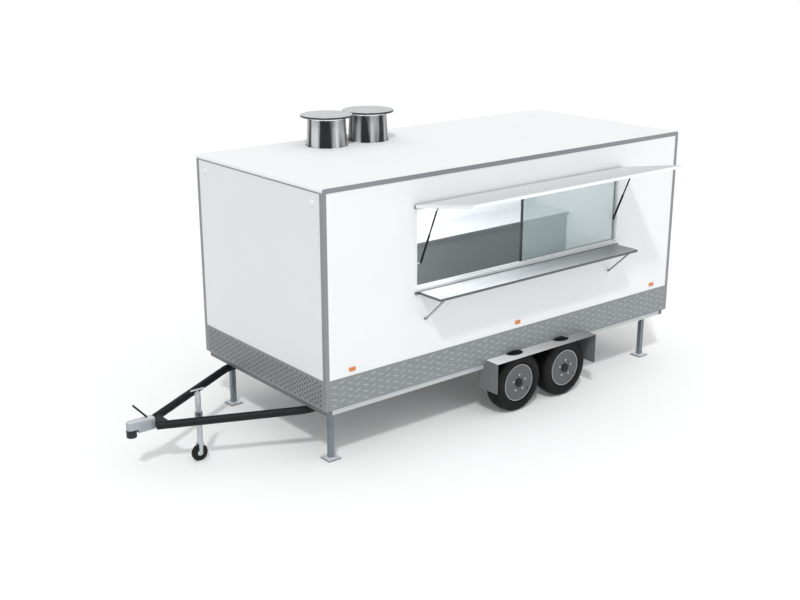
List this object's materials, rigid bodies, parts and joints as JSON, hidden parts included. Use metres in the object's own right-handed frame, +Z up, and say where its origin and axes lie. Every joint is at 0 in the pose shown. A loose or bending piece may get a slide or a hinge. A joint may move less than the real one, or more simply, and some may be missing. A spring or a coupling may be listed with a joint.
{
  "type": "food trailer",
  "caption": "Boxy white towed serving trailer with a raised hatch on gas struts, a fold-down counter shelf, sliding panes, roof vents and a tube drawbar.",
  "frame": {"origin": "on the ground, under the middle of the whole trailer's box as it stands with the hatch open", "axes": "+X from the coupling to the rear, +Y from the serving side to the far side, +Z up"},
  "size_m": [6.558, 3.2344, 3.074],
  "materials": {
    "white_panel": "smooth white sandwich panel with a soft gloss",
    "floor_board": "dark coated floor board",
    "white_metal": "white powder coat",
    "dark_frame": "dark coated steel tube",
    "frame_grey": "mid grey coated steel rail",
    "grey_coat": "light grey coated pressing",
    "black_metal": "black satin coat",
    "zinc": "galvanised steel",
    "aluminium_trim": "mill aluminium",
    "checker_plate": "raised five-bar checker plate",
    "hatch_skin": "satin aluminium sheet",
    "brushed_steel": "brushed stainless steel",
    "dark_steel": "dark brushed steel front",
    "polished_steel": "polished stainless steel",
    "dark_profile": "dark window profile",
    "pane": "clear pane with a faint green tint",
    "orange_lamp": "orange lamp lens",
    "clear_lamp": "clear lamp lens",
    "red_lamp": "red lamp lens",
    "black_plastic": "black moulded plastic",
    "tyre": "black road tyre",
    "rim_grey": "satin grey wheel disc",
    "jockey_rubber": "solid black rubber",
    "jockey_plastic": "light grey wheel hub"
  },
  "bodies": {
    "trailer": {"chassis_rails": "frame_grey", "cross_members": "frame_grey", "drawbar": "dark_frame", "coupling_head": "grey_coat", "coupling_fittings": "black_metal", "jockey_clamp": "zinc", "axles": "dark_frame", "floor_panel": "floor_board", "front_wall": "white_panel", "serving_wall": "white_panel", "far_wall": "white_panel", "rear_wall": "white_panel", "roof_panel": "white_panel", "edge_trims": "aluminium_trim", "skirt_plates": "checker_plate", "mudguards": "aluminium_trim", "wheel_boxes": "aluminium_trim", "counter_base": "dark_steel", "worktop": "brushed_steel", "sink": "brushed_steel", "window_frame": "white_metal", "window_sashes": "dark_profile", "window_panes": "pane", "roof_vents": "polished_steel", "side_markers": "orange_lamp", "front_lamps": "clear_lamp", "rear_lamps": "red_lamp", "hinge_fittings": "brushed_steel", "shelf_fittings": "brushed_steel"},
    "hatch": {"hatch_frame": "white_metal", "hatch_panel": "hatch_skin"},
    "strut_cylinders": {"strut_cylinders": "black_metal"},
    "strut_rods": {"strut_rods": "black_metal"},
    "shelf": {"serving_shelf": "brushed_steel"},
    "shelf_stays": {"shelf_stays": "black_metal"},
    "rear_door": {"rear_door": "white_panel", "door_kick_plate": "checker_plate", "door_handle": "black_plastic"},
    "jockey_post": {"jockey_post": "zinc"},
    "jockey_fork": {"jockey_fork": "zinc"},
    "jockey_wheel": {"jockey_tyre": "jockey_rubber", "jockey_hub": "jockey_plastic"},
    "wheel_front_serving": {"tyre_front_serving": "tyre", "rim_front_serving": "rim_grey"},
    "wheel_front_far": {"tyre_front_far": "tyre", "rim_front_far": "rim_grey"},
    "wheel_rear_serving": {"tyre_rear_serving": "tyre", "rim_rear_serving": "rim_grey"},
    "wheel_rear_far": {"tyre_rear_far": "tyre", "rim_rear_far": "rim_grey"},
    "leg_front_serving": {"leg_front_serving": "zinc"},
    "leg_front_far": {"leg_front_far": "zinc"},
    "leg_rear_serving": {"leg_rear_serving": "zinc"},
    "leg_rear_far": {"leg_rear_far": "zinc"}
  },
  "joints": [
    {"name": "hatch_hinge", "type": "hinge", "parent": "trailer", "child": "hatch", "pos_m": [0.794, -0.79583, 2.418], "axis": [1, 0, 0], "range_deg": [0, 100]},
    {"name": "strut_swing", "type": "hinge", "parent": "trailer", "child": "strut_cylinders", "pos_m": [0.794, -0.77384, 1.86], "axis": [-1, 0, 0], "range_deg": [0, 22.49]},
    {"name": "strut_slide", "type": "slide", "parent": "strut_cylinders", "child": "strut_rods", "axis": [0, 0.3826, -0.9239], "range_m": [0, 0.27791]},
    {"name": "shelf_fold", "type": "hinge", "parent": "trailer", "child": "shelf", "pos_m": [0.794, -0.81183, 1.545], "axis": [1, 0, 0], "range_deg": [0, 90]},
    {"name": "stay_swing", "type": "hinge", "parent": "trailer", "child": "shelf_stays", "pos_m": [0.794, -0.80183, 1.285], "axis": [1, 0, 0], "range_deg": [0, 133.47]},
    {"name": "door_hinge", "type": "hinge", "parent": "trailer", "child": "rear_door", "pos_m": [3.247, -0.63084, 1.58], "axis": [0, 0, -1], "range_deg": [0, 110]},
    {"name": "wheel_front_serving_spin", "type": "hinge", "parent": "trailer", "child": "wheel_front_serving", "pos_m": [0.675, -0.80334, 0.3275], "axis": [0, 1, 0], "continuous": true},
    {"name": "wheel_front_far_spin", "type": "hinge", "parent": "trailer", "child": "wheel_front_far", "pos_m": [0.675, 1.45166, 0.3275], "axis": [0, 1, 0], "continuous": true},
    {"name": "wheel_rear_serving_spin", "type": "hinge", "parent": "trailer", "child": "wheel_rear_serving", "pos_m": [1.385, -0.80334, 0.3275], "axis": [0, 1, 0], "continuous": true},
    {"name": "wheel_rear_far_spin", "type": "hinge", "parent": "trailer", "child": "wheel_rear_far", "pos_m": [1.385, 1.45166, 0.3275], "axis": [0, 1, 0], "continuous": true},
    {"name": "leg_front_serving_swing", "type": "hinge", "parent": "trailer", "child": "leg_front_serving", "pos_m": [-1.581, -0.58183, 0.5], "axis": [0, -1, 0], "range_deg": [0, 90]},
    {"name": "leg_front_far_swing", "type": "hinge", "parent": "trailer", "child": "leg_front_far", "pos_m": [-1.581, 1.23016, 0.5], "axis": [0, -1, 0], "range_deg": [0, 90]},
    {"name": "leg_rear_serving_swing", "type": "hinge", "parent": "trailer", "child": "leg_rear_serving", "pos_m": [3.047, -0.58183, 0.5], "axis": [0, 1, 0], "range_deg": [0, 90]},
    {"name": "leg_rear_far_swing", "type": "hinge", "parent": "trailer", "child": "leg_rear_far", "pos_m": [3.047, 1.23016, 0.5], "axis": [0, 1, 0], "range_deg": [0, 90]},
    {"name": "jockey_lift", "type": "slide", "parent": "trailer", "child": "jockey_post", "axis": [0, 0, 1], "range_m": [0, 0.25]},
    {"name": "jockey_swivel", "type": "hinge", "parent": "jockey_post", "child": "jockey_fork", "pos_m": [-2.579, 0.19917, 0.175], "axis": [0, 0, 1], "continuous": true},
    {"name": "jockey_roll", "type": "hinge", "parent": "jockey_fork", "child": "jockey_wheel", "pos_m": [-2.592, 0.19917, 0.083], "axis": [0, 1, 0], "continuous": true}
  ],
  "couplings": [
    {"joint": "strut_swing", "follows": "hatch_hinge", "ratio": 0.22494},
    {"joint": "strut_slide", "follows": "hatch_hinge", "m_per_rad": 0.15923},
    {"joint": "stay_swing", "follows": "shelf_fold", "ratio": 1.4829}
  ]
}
◇ ◇ ◇
▸ **Short problem**:
Show each line holding the word "materials".

▸ **Full solution**:
List this object's materials, rigid bodies, parts and joints as JSON, hidden parts included. Use metres in the object's own right-handed frame, +Z up, and say where its origin and axes lie. Every joint is at 0 in the pose shown. A loose or bending piece may get a slide or a hinge. A joint may move less than the real one, or more simply, and some may be missing. A spring or a coupling may be listed with a joint.
  "materials": {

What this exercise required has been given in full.